(Rows from a 3D modeling dataset)
────────────────────
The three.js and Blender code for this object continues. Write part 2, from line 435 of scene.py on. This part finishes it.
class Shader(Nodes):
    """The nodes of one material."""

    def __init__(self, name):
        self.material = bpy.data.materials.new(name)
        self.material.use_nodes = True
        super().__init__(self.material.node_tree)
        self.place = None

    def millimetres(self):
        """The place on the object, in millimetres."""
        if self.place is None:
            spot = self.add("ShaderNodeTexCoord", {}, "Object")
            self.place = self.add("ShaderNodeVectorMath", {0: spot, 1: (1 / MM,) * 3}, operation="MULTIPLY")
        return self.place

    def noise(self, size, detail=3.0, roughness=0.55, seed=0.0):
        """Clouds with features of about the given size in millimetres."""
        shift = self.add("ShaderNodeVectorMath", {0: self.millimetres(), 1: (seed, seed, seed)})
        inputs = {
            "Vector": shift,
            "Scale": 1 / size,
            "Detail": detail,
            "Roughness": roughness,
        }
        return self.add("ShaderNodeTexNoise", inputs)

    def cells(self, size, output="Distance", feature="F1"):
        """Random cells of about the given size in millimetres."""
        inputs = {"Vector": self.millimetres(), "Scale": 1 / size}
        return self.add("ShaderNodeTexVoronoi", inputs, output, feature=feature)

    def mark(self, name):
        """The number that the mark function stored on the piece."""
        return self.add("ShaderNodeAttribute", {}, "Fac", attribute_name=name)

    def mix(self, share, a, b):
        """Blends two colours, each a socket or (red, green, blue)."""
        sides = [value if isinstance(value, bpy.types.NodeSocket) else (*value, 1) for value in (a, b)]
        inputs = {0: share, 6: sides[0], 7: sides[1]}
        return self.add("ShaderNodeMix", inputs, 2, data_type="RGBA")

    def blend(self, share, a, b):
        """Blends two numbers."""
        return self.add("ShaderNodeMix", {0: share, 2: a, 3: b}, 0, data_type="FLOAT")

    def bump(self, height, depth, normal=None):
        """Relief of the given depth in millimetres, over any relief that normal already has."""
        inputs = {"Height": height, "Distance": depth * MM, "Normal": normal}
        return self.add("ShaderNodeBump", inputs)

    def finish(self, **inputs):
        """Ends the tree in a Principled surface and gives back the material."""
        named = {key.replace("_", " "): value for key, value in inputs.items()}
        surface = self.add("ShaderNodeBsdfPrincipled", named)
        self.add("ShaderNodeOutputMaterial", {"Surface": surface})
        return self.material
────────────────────
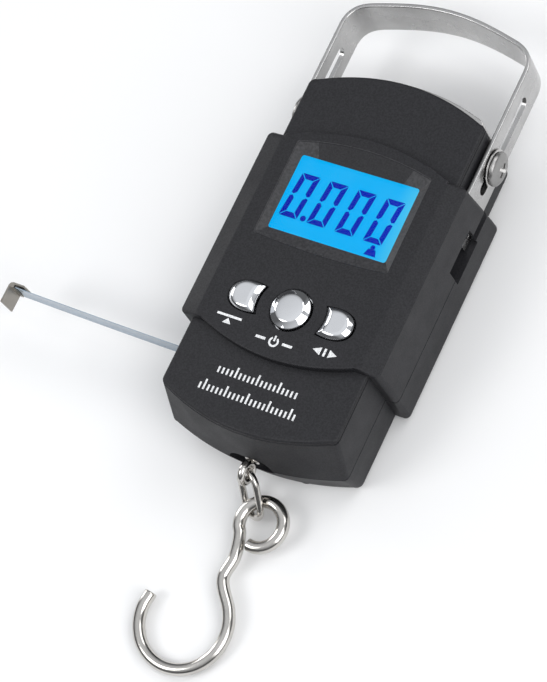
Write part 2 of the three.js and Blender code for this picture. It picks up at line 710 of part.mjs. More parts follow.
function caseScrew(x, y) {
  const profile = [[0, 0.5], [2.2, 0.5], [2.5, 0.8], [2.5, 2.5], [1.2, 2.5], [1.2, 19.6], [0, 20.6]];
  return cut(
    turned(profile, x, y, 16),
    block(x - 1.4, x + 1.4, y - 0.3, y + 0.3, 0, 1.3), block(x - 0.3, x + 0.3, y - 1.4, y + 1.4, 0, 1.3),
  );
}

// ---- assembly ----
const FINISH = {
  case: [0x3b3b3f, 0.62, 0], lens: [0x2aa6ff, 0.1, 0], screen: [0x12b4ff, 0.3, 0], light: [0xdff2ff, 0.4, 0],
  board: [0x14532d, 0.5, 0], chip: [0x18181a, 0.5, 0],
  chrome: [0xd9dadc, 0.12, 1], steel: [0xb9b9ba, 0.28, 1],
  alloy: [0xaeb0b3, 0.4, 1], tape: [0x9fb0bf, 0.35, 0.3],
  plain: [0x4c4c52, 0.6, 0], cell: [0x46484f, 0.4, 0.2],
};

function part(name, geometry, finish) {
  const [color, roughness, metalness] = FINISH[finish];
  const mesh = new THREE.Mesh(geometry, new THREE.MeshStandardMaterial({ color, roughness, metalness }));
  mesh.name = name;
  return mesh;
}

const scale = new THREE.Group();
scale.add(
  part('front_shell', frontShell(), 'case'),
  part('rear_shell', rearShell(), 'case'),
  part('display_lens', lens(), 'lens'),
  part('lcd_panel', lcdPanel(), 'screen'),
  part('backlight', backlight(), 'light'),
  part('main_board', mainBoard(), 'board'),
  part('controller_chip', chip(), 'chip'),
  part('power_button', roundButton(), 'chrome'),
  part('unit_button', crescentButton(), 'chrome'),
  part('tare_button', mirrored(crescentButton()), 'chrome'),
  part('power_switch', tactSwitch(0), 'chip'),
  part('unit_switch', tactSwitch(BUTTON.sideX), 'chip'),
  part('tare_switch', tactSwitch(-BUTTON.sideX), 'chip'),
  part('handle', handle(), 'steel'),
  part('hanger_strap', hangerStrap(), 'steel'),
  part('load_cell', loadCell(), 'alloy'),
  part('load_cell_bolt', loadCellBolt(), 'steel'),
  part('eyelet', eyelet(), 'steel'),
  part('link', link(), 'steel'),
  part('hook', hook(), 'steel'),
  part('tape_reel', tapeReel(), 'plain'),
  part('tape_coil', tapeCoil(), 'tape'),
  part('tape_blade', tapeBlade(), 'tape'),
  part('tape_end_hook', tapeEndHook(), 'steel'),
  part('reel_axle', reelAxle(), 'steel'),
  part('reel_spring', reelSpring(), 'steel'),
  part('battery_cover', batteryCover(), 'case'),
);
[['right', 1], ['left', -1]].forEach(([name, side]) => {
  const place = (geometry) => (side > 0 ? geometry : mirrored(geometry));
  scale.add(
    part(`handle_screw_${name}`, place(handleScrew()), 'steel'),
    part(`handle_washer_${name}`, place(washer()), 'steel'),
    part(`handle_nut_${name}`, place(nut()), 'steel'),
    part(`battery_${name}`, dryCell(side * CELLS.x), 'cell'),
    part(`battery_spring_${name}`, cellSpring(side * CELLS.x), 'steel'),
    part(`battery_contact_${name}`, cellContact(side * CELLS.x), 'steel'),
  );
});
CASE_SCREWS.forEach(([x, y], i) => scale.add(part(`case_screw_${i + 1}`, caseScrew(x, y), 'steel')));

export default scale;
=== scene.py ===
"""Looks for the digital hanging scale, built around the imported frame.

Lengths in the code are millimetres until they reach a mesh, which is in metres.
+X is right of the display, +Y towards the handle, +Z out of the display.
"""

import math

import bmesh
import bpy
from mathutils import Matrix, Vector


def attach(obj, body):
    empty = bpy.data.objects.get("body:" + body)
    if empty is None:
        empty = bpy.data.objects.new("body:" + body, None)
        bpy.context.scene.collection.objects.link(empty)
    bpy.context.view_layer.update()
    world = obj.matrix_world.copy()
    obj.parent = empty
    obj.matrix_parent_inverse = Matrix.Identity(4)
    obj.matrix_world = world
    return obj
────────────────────
Goal of the exercise: Within the material above, extract exactly the lines that start at the line containing "The three.js and Blender code for this object" and stop after the line containing "self.place = None", and only those.

Complete answer:
The three.js and Blender code for this object continues. Write part 2, from line 435 of scene.py on. This part finishes it.
class Shader(Nodes):
    """The nodes of one material."""

    def __init__(self, name):
        self.material = bpy.data.materials.new(name)
        self.material.use_nodes = True
        super().__init__(self.material.node_tree)
        self.place = None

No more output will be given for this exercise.